During the five years that Trump promoted the idea that Barack Obama was not born in the United States, he claimed reporters were only skeptical because “Obama’s minions” had gotten to them. Much like the Trump’s undisclosed plan for quickly  defeating ISIS, he promised that all the doubters would be proved wrong once the final reveal took place.

This is the allure of the conspiracy. The lack of verifiable facts is proof that the conspiracy is real. Anyone who is skeptical can be lumped in with the conspirators. Because the theory is cloaked in mystery, official refutations are obvious proof that everyone is in on the hoax. This is why Trump was resolutely skeptical about Obama’s birth certificate years after the president provided the short form and then years after he’d provided the long form. 

That Hillary Clinton started birtherism, as Trump claims, is itself a conspiracy. It contains two key elements, a little bit of non-related evidence and lack of perspective. At present all that is known is that Clinton confidante Sidney Blumenthal has been accused of whispering the idea to a single reporter. There’s no knowledge that Clinton knew about this instance.

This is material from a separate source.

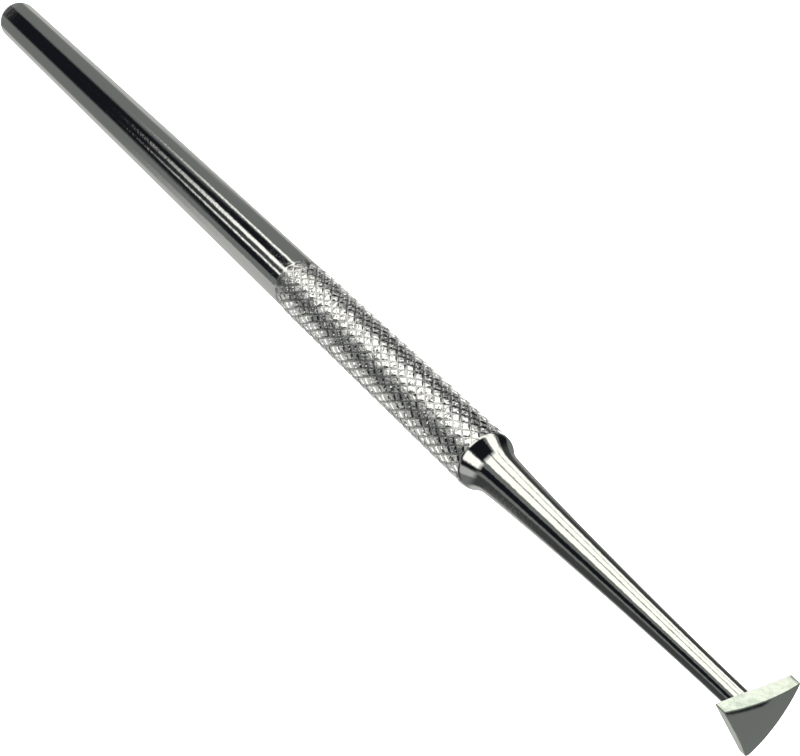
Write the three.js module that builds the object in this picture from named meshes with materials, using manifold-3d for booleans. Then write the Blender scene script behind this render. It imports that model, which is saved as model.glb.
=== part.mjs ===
// Steel spudger with a small triangular head. A polished round handle carries a diamond-knurled grip,
// a tapered shank is pressed into its nose, and a flat-sided head is brazed square on the shank's tip.
//
// Millimetres. +X runs along the tool from the butt to the head, +Z is normal to the head's upper side,
// and the origin is the centre of the flat on the butt.

import * as THREE from "three";
import { mergeVertices } from "three/addons/utils/BufferGeometryUtils.js";
import Module from "manifold-3d";

const wasm = await Module();
wasm.setup();

const DEGREE = Math.PI / 180;

// Facets around every turned piece. A multiple of four keeps the four outermost lines on the axes.
const FACETS = 48;

// Clearance left between faces that seat on each other.
const SEAT_GAP = 0.03;

// Handle: one bar, turned to a slow taper, knurled near the front and rounded at both ends.
const BUTT_RADIUS = 2.8;
const BUTT_ROUNDING = 1.4;
const BARREL_FRONT_RADIUS = 3.08;
const KNURL_START = 88.4;
const KNURL_RUN_IN = 0.8;
const KNURL_END = 127.0;
const KNURL_RADIUS = 3.24;
const NOSE_START = 127.24;
const NOSE_RADIUS = 3.165;
const NOSE_ROUNDING = 1.2;
const NOSE_SWEEP = 31 * DEGREE;

// Shank: a tang held in the handle, a hollow flare that leaves the nose, and a long trumpet taper.
const TANG_RADIUS = 1.5;
const TANG_LENGTH = 12.0;
const BORE_SPARE_DEPTH = 0.8;
const FLARE_RADIUS = 4.8;
const FLARE_END_SLOPE = 7.5 * DEGREE;
const SHANK_TIP_RADIUS = 1.1;
const SHANK_BASE_PULL = 2.2;
const SHANK_TIP_PULL = 14.2;
const SPIGOT_RADIUS = 0.7;
const SPIGOT_LENGTH = 0.75;

// Head: an equilateral plate across the tool's axis, one side up and one corner down. The lower corner is
// blunter than the other two.
const HEAD_BACK = 167.5;
const HEAD_CIRCUMRADIUS = 4.7;
const HEAD_CORNER_ROUNDINGS = [0.3, 0.12, 0.12];
const HEAD_THICKNESS = 1.65;
const DOME_RADIUS = 19.0;
const DOME_RAISE = 1.4;

// Braze: the hollow fillet of filler metal between the shank's tip and the head's back face.
const BRAZE_LEG = 0.45;

// Where the shank's shoulder seats on the handle's nose, worked out from the nose rounding.
const NOSE_CENTRE_RADIUS = NOSE_RADIUS - NOSE_ROUNDING;
const SHOULDER_RADIUS = NOSE_CENTRE_RADIUS + NOSE_ROUNDING * Math.cos(NOSE_SWEEP);
const SHOULDER = NOSE_START + NOSE_ROUNDING * Math.sin(NOSE_SWEEP);

const polishedSteel = { color: 0xb9bcb8, metalness: 1.0, roughness: 0.12 };
const groundSteel = { color: 0xaeb0ab, metalness: 1.0, roughness: 0.3 };
const brazeMetal = { color: 0xc9c3a4, metalness: 1.0, roughness: 0.38 };

// A point of a turned outline: distance from the axis, then distance along it.
function at(radius, station) {
  return new THREE.Vector2(radius, station);
}

// Points of a circular arc in a turned outline, its angles measured from the outward direction.
function arc(centre, radius, from, to, steps) {
  const clockwise = to < from;
  return new THREE.EllipseCurve(centre.x, centre.y, radius, radius, from, to, clockwise).getPoints(steps);
}

// A round body along +X.
function turned(outline) {
  const geometry = new THREE.LatheGeometry(outline, FACETS);
  geometry.rotateZ(-90 * DEGREE);
  return geometry;
}

function makeMesh(name, geometry, finish) {
  const mesh = new THREE.Mesh(geometry, new THREE.MeshStandardMaterial(finish));
  mesh.name = name;
  return mesh;
}

// A closed geometry as a solid that can be joined and cut.
function solidFrom(geometry) {
  const bare = geometry.clone();
  bare.deleteAttribute("normal");
  bare.deleteAttribute("uv");
  const merged = mergeVertices(bare, 1e-4);
  const vertProperties = new Float32Array(merged.attributes.position.array);
  const triVerts = new Uint32Array(merged.index.array);
  return new wasm.Manifold(new wasm.Mesh({ numProp: 3, vertProperties, triVerts }));
}

function geometryFrom(solid) {
  const mesh = solid.getMesh();
  const geometry = new THREE.BufferGeometry();
  geometry.setAttribute("position", new THREE.BufferAttribute(mesh.vertProperties, 3));
  geometry.setIndex(new THREE.BufferAttribute(mesh.triVerts, 1));
  geometry.computeVertexNormals();
  return geometry;
}

// The bar: butt, barrel, knurled band at its outside diameter, rounded nose, and the bore for the tang.
function makeHandle() {
  const buttCentre = at(BUTT_RADIUS - BUTT_ROUNDING, BUTT_ROUNDING);
  const noseCentre = at(NOSE_CENTRE_RADIUS, NOSE_START);
  const boreRadius = TANG_RADIUS + SEAT_GAP;
  const boreFloor = SHOULDER - TANG_LENGTH - BORE_SPARE_DEPTH;
  const outline = [
    at(0, 0),
    ...arc(buttCentre, BUTT_ROUNDING, -90 * DEGREE, 0, 8),
    at(BARREL_FRONT_RADIUS, KNURL_START),
    at(KNURL_RADIUS, KNURL_START + KNURL_RUN_IN),
    at(KNURL_RADIUS, KNURL_END),
    ...arc(noseCentre, NOSE_ROUNDING, 0, NOSE_SWEEP, 6),
    at(boreRadius, SHOULDER),
    at(boreRadius, boreFloor),
    at(0, boreFloor),
  ];
  return makeMesh("handle", turned(outline), polishedSteel);
}

// The shank, measured from the shoulder that seats on the nose: tang behind it, flare and taper ahead.
function makeShank() {
  const tip = HEAD_BACK - SHOULDER - SEAT_GAP;
  const flareCentre = at(
    SHOULDER_RADIUS + FLARE_RADIUS * Math.cos(NOSE_SWEEP),
    SEAT_GAP + FLARE_RADIUS * Math.sin(NOSE_SWEEP),
  );
  const flareStart = 180 * DEGREE + NOSE_SWEEP;
  const flareEnd = 180 * DEGREE + FLARE_END_SLOPE;
  const flare = arc(flareCentre, FLARE_RADIUS, flareStart, flareEnd, 6);
  const taperStart = flare[flare.length - 1];
  const taper = new THREE.CubicBezierCurve(
    taperStart,
    at(taperStart.x - SHANK_BASE_PULL * Math.tan(FLARE_END_SLOPE), taperStart.y + SHANK_BASE_PULL),
    at(SHANK_TIP_RADIUS, tip - SHANK_TIP_PULL),
    at(SHANK_TIP_RADIUS, tip),
  );
  const outline = [
    at(0, -TANG_LENGTH),
    at(TANG_RADIUS, -TANG_LENGTH),
    at(TANG_RADIUS, SEAT_GAP),
    ...flare,
    ...taper.getPoints(12).slice(1),
    at(SPIGOT_RADIUS, tip),
    at(SPIGOT_RADIUS, tip + SPIGOT_LENGTH),
    at(0, tip + SPIGOT_LENGTH),
  ];
  return makeMesh("shank", turned(outline), polishedSteel);
}

// An equilateral outline with its bluntest corner along -Y. Three small flats make each corner.
function headOutline() {
  const points = [];
  HEAD_CORNER_ROUNDINGS.forEach((rounding, corner) => {
    const direction = (120 * corner - 90) * DEGREE;
    const centre = HEAD_CIRCUMRADIUS - 2 * rounding;
    for (const turn of [-60, -20, 20, 60]) {
      const around = direction + turn * DEGREE;
      points.push(new THREE.Vector2(
        centre * Math.cos(direction) + rounding * Math.cos(around),
        centre * Math.sin(direction) + rounding * Math.sin(around),
      ));
    }
  });
  return new THREE.Shape(points);
}

// A solid under a shallow dome, from the head's back face forward.
function domeSolid() {
  const capRadius = HEAD_CIRCUMRADIUS + DOME_RAISE + 0.5;
  const capAngle = Math.asin(capRadius / DOME_RADIUS);
  const domeCentre = at(0, HEAD_THICKNESS - DOME_RADIUS);
  const front = arc(domeCentre, DOME_RADIUS, 90 * DEGREE - capAngle, 90 * DEGREE, 10);
  const outline = [at(0, 0), at(capRadius, 0), ...front];
  const geometry = turned(outline);
  geometry.translate(0, 0, DOME_RAISE);
  return solidFrom(geometry);
}

// The head: flat sides, flat back with a blind hole for the spigot, and a domed front.
function makeHead() {
  const plate = new THREE.ExtrudeGeometry(headOutline(), { depth: HEAD_THICKNESS, bevelEnabled: false });
  plate.rotateX(90 * DEGREE);
  plate.rotateZ(90 * DEGREE);
  const holeDepth = SPIGOT_LENGTH + SEAT_GAP;
  const holeRadius = SPIGOT_RADIUS + SEAT_GAP;
  const hole = new THREE.CylinderGeometry(holeRadius, holeRadius, 2 * holeDepth, FACETS / 2);
  hole.rotateZ(90 * DEGREE);
  const solid = solidFrom(plate).intersect(domeSolid()).subtract(solidFrom(hole));
  return makeMesh("head", geometryFrom(solid), groundSteel);
}

// A ring with a hollow face, measured from the head's back face.
function makeBraze() {
  const inner = SHANK_TIP_RADIUS + 2 * SEAT_GAP;
  const hollowCentre = at(inner + BRAZE_LEG, -SEAT_GAP - BRAZE_LEG);
  const outline = [
    at(inner, -SEAT_GAP),
    ...arc(hollowCentre, BRAZE_LEG, 180 * DEGREE, 90 * DEGREE, 5),
    at(inner, -SEAT_GAP),
  ];
  return makeMesh("braze_fillet", turned(outline), brazeMetal);
}

const handle = makeHandle();

const shank = makeShank();
shank.position.x = SHOULDER;

const head = makeHead();
head.position.x = HEAD_BACK;

const braze = makeBraze();
braze.position.x = HEAD_BACK;

const tool = new THREE.Group();
tool.add(handle, shank, head, braze);

export default tool;
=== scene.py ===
"""A polished steel spudger: knurled round handle, trumpet shank and a small triangular head.

The tool lies along +X with the centre of its butt at the origin. The head's upper side faces +Z.
Lengths are in millimetres until a mesh is made, and metres after that.
"""

import math

import bpy
from mathutils import Matrix, Vector


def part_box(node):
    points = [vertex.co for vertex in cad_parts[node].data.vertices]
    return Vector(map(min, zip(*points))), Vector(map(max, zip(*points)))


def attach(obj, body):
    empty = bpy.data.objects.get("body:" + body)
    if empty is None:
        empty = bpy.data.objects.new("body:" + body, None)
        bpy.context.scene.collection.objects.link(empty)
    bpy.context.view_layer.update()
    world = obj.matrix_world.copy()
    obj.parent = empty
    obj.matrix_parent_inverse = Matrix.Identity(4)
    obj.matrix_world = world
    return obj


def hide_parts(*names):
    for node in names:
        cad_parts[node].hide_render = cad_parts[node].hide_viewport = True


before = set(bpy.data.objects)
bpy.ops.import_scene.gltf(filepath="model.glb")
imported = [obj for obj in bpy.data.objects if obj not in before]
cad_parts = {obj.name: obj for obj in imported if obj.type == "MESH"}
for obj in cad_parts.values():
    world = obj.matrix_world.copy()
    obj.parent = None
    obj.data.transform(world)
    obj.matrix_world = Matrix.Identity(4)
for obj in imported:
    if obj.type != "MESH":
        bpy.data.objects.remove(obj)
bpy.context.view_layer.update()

MM = 0.001
DEGREE = math.pi / 180

# Where the pieces are, read from the frame.
HANDLE_HIGH = Vector(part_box("handle")[1]) / MM
HEAD_LOW = Vector(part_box("head")[0]) / MM
SHOULDER = HANDLE_HIGH.x
HEAD_BACK = HEAD_LOW.x
KNURL_RADIUS = HANDLE_HIGH.z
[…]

She did know that a 2008 campaign volunteer tried to spread a similar but different rumor about Obama’s faith, because Clinton’s campaign manager fired that person immediately and then called the Obama campaign to apologize. So, on the one hand you have a report about one person connected to Clinton  maybe promoting a rumor and on the other you have Trump’s five-year direct promotion of the idea. Comparing Clinton to Trump on which pushed the birther story is like comparing the person whose child talks about playing football to pro quarterback Tom Brady. Only in a conspiracy would you think those two are equivalent, but in the conspiracy world all evidence is equal when it needs to be. 

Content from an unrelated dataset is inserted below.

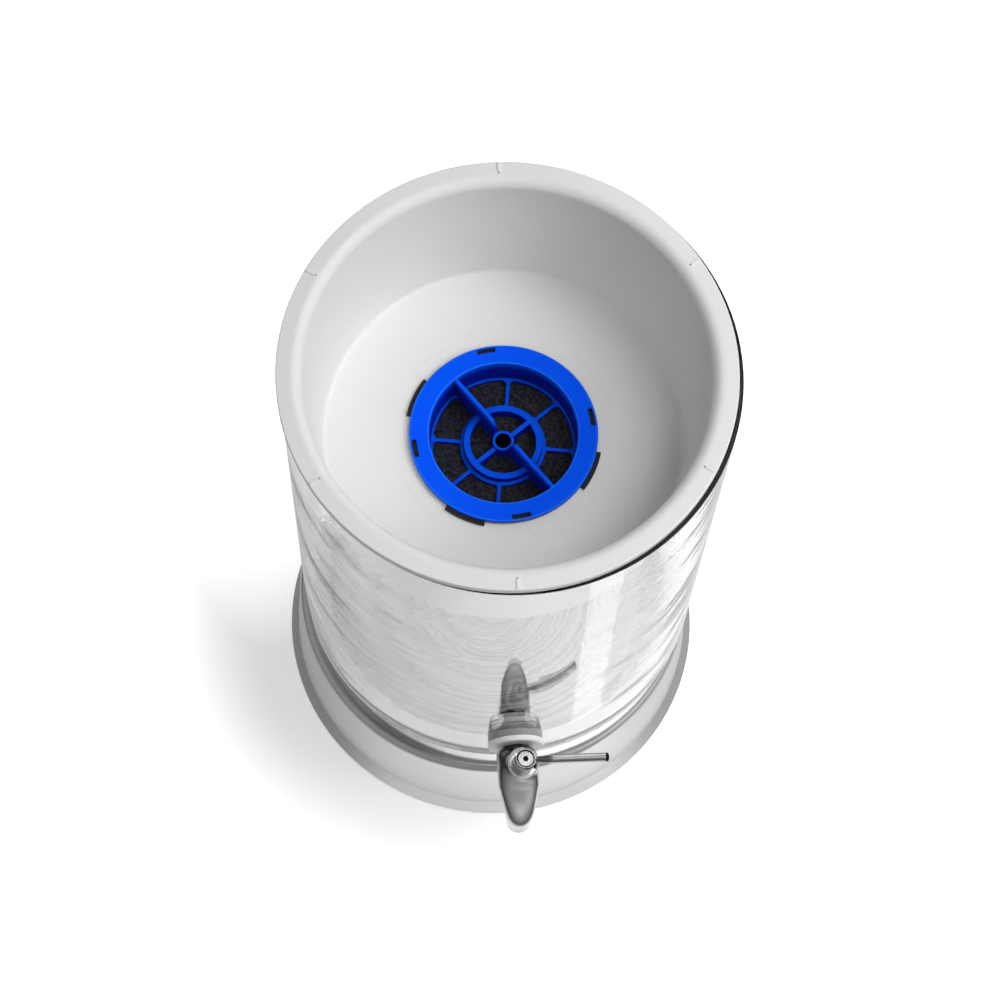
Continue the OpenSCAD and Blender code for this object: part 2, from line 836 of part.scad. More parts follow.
module tray()
    color("whitesmoke")
        difference() {
            union() {
                rotate_extrude()
                    polygon(tray_section());
                for (k = [0:rib_count - 1])
                    rotate(rib_az + 360 * k / rib_count)
                        translate([rib_start_r, -rib_w / 2, tray_top_z - cut])
                            cube([rib_len, rib_w, rib_h + cut]);
                for (a = quarters)
                    rotate(pad_az + a)
                        translate([0, -pad_w / 2, tray_under_z - pad_t])
                            cube([pad_out_r, pad_w, pad_t + tray_floor_t / 2]);
            }
            translate([0, 0, tray_under_z - pad_t - cut])
                linear_extrude(pad_t + tray_floor_t + cut + cut) {
                    circle(hole_r);
                    for (a = quarters)
                        ring_piece(hole_r - cut, notch_r, notch_half, lug_az + a);
                }
        }

// The gasket: a flat ring with tabs over three of the floor's four notches
module filter_gasket()
    color("black")
        translate([0, 0, tray_floor_z])
            linear_extrude(gasket_t) {
                difference() {
                    circle(flange_r - gasket_inset);
                    circle(hole_r);
                }
                for (a = tab_turns)
                    ring_piece(hole_r + cut, tab_r, tab_half, lug_az + a);
            }

// Outline of a window between two spokes, from azimuth 0 to sweep, with rounded corners
function window_points(r0, r1, half0, half1, sweep, round0, round1) =
    let (near1 = asin((half0 + round1) / (r1 - round1)),
         near0 = asin((half0 + round0) / (r0 + round0)),
         far1 = sweep - asin((half1 + round1) / (r1 - round1)),
         far0 = sweep - asin((half1 + round0) / (r0 + round0)),
         c1 = r1 - round1,
         c0 = r0 + round0)
    concat(
        arc(c1 * cos(near1), c1 * sin(near1), round1, -90, near1),
        arc(0, 0, r1, near1, far1),
        arc(c1 * cos(far1), c1 * sin(far1), round1, far1, sweep + 90),
        arc(c0 * cos(far0), c0 * sin(far0), round0, sweep + 90, 180 + far0),
        arc(0, 0, r0, far0, near0),
        arc(c0 * cos(near0), c0 * sin(near0), round0, 180 + near0, 270));

// Eight windows outside the ring and four inside it, which run on under the ring and the hub
module grille_windows() {
    for (k = [0:7])
        let (half0 = k % 4 == 0 ? fin_t / 2 : spoke_w / 2,
             half1 = k % 4 == 3 ? fin_t / 2 : spoke_w / 2)
        rotate(fin_az + 45 * k)
            polygon(window_points(ring_step_r, window_r, half0, half1, 45,
                                  window_round_in, window_round));
    for (a = [0, 180])
        rotate(fin_az + a) {
            polygon(window_points(hub_r - cap_edge, ring_in_r + cap_edge,
                                  fin_t / 2, short_spoke_w / 2, 90, cap_edge, cap_edge));
            rotate(90)
                polygon(window_points(hub_r - cap_edge, ring_in_r + cap_edge,
                                      short_spoke_w / 2, fin_t / 2, 90, cap_edge, cap_edge));
        }
}

// Half of the fin: level with the flange, then a quarter ellipse down to the hub
function fin_outline() = concat(
    [[hub_r - fin_t / 2, grille_low_z],
     [recess_r + cap_edge, grille_low_z],
     [recess_r + cap_edge, cap_z]],
    [for (i = [0:arc_steps + arc_steps])
        let (a = 90 - 90 * i / (arc_steps + arc_steps))
        [fin_fall_r - (fin_fall_r - hub_r) * cos(a),
         grille_z + hub_h + (cap_z - grille_z - hub_h) * sin(a)]],
    [[hub_r - fin_t / 2, grille_z + hub_h]]);

module cap_shell()
    difference() {
        rotate_extrude()
            polygon([[0, grille_low_z],
                     [cup_out_r - cap_edge, grille_low_z],
                     [cup_out_r, grille_low_z + cap_edge],
                     [cup_out_r, flange_z],
                     [flange_r, flange_z],
                     [flange_r, cap_z - cap_edge],
                     [flange_r - cap_edge, cap_z],
                     [recess_r + cap_edge, cap_z],
                     [recess_r, cap_z - cap_edge],
                     [recess_r - cap_draft, grille_z + cap_fillet],
                     [recess_r - cap_draft - cap_fillet, grille_z],
                     [0, grille_z]]);
        translate([0, 0, grille_low_z - cut])
            linear_extrude(grille_t + cut + cut)
                grille_windows();
        for (a = quarters)
            translate([0, 0, flange_z - cut])
                linear_extrude(flange_t + cut + cut)
                    ring_piece(slot_r - slot_w / 2, slot_r + slot_w / 2,
                               asin(slot_len / 2 / slot_r), slot_az + a);
    }

module filter_cap()
    color("royalblue")
        difference() {
            union() {
                cap_shell();
                flat_ring(ring_in_r, ring_out_r, grille_low_z, grille_t + ring_h);
                translate([0, 0, hub_low_z])
                    cylinder(r = hub_r, h = grille_z + hub_h - hub_low_z);
                rotate(fin_az)
                    for (a = [0, 180])
                        rotate(a) {
                            rotate([90, 0, 0])
                                translate([0, 0, -fin_t / 2])
                                    linear_extrude(fin_t)
                                        polygon(fin_outline());
                            rotate(90)
                                translate([hub_r - fin_t / 2, -short_spoke_w / 2, grille_low_z])
                                    cube([ring_out_r - hub_r, short_spoke_w, grille_t + ring_h]);
                        }
            }
            translate([0, 0, hub_low_z + hub_floor_t])
                cylinder(r = hub_bore_r, h = hub_bore_d + cut);
        }

// Radius of the housing's inside at height z: straight down to the foam, then a taper
function bed_r(z) =
    z >= foam_z ? housing_in_r
    : housing_tip_r - housing_wall
        + (housing_in_r - housing_tip_r + housing_wall) * (z - filter_low_z) / (foam_z - filter_low_z);

// A layer of the filling, from z0 up to z1, with a hole round the hub's boss if it has one
module bed(z0, z1, hole)
    rotate_extrude()
        polygon([[hole, z0],
                 [bed_r(z0) - snug, z0],
                 [bed_r(z1) - snug, z1],
                 [hole, z1]]);

module filter_fabric()
    color("dimgray")
        bed(fabric_z, grille_low_z, hub_r + snug);

module filter_foam()
    color("lightyellow")
        bed(foam_z, fabric_z, hub_r + snug);

module carbon_bed()
    color("black")
        bed(carbon_z, foam_z, 0);

module resin_bed()
    color("goldenrod")
        bed(resin_z, carbon_z, 0);

module filter_membrane()
    color("white")
        bed(membrane_z, resin_z, 0);

// A rib down the outside of the housing's taper
module housing_rib()
    rotate([90, 0, 0])
        translate([0, 0, -housing_rib_w / 2])
            linear_extrude(housing_rib_w)
                polygon([[bed_r(filter_low_z) + housing_wall / 2, filter_low_z + housing_rib_end],
                         [housing_tip_r + housing_rib_h, filter_low_z + housing_rib_end + housing_rib_h],
                         [housing_neck_r, foam_z],
                         [housing_neck_r - housing_wall / 2, foam_z]]);

// The housing: a neck that clears the tray's hole, a ribbed taper, drain slots and four lugs
module filter_housing()
    color("whitesmoke")
        difference() {
            union() {
                rotate_extrude()
                    polygon([[0, filter_low_z],
                             [housing_tip_r - housing_corner, filter_low_z],
                             [housing_tip_r, filter_low_z + housing_corner],
                             [housing_neck_r, foam_z],
                             [housing_neck_r, flange_z],
                             [housing_in_r, flange_z],
                             [housing_in_r, foam_z],
                             [bed_r(membrane_z), membrane_z],
                             [0, membrane_z]]);
                for (k = [0:housing_ribs - 1])
                    rotate(lug_az + 360 * (k + 0.5) / housing_ribs)
                        housing_rib();
                for (a = quarters)
                    translate([0, 0, lug_z])
                        linear_extrude(lug_h)
                            ring_piece(housing_in_r + housing_wall / 2, lug_r, lug_half, lug_az + a);
            }
            for (k = [0:drain_slots - 1])
                rotate(360 * k / drain_slots)
                    translate([drain_in_r, -drain_w / 2, filter_low_z - cut])
                        cube([drain_out_r - drain_in_r, drain_w, housing_floor_t + cut + cut]);
        }

stand_shell();
stand_foot_ring();
stand_seat_pad();
collar_band();
glass_pad();
glass_vessel();
tap_body();
tap_washer_front();
tap_washer_back();
tap_washer_inner();
tap_nut();
valve_liner();
valve_bonnet();
valve_plug();
plug_o_rings();
lever_hub();
lever_rod();
hub_screw();
tray();
filter_gasket();
filter_cap();
filter_fabric();
filter_foam();
filter_housing();
carbon_bed();
resin_bed();
filter_membrane();
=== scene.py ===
# %% [markdown]
# # Gravity water filter with tap
# This lesson dresses a water filter for a worktop: a glass tank on a satin steel pedestal, a small
# steel tap, a pale upper tray and a blue filter cap in the tray's floor. The solids come from a
# CAD frame that is loaded first and never moved, so every Blender piece is built round it, in
# metres, with the tap along -Y and the worktop at height zero.

# %% Load the frame
from math import cos, pi, radians, sin

import bmesh
import bpy
import numpy as np
from mathutils import Matrix, Vector


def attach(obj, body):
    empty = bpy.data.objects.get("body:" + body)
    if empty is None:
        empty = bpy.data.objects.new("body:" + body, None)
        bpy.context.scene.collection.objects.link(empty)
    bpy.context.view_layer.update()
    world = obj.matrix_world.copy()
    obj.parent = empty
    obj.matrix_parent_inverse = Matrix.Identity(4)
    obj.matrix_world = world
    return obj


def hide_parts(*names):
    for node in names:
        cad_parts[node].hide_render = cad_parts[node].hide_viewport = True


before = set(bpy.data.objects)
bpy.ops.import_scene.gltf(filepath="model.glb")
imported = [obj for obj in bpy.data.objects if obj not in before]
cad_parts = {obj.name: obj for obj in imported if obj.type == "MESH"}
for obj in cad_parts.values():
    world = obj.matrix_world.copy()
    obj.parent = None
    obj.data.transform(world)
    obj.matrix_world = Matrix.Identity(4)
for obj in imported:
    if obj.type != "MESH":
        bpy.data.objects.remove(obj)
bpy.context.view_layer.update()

MM = 0.001
print("nodes in the frame:", len(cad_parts))

# %% [markdown]
# ## The camera
# The picture was taken from high in front with a long lens, so the circles of the rim, the floor
# and the cap fix where the camera stood. A camera could be aimed with a constraint, but a heading,
# a pitch and a small roll written into a matrix say the same thing without leaving a rig behind.

# %% Camera
CAMERA_AT = Vector((-0.0740, -0.5265, 1.6609))
HEADING, PITCH, ROLL = radians(8.052), radians(69.787), radians(-3.915)
SENSOR, FOCAL = 36.0, 100.21

ahead = Vector((sin(HEADING) * cos(PITCH), cos(HEADING) * cos(PITCH), -sin(PITCH)))
level = Vector((cos(HEADING), -sin(HEADING), 0))
below = ahead.cross(level)
to_right = level * cos(ROLL) + below * sin(ROLL)
to_bottom = below * cos(ROLL) - level * sin(ROLL)

lens = bpy.data.cameras.new("photo_camera")
lens.sensor_width, lens.lens = SENSOR, FOCAL
lens.clip_start, lens.clip_end = 0.05, 50
camera = bpy.data.objects.new("photo_camera", lens)
camera.matrix_world = (Matrix.Translation(CAMERA_AT)
                       @ Matrix((to_right, -to_bottom, -ahead)).transposed().to_4x4())
bpy.context.scene.collection.objects.link(camera)
bpy.context.scene.camera = camera
bpy.context.scene.view_settings.view_transform = "Standard"
print("camera at", tuple(round(c, 3) for c in CAMERA_AT), "with a lens of", FOCAL, "mm")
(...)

It’s hard for an entire organization to take on its leaders’ conspiracies because everyone has to be equally committed. That’s why Trump’s campaign manager couldn’t explain why the candidate had changed his mind about president Obama’s birth. It’s also why the official statement announcing the candidate’s reversal was forced to rely on a cluster of assertions easily disproved by facts. It wasn’t simply spin; it was an alternate reality. In the White House, those clashes between conspiracy and reality are going to be even more acute.

There’s also a chance Trump doesn’t believe any of the conspiracies he promotes, but instead uses conspiracy to keep voters hopped up, confuse reporters, vanquish his enemies and deflect criticism. That’s a habit of mind, too.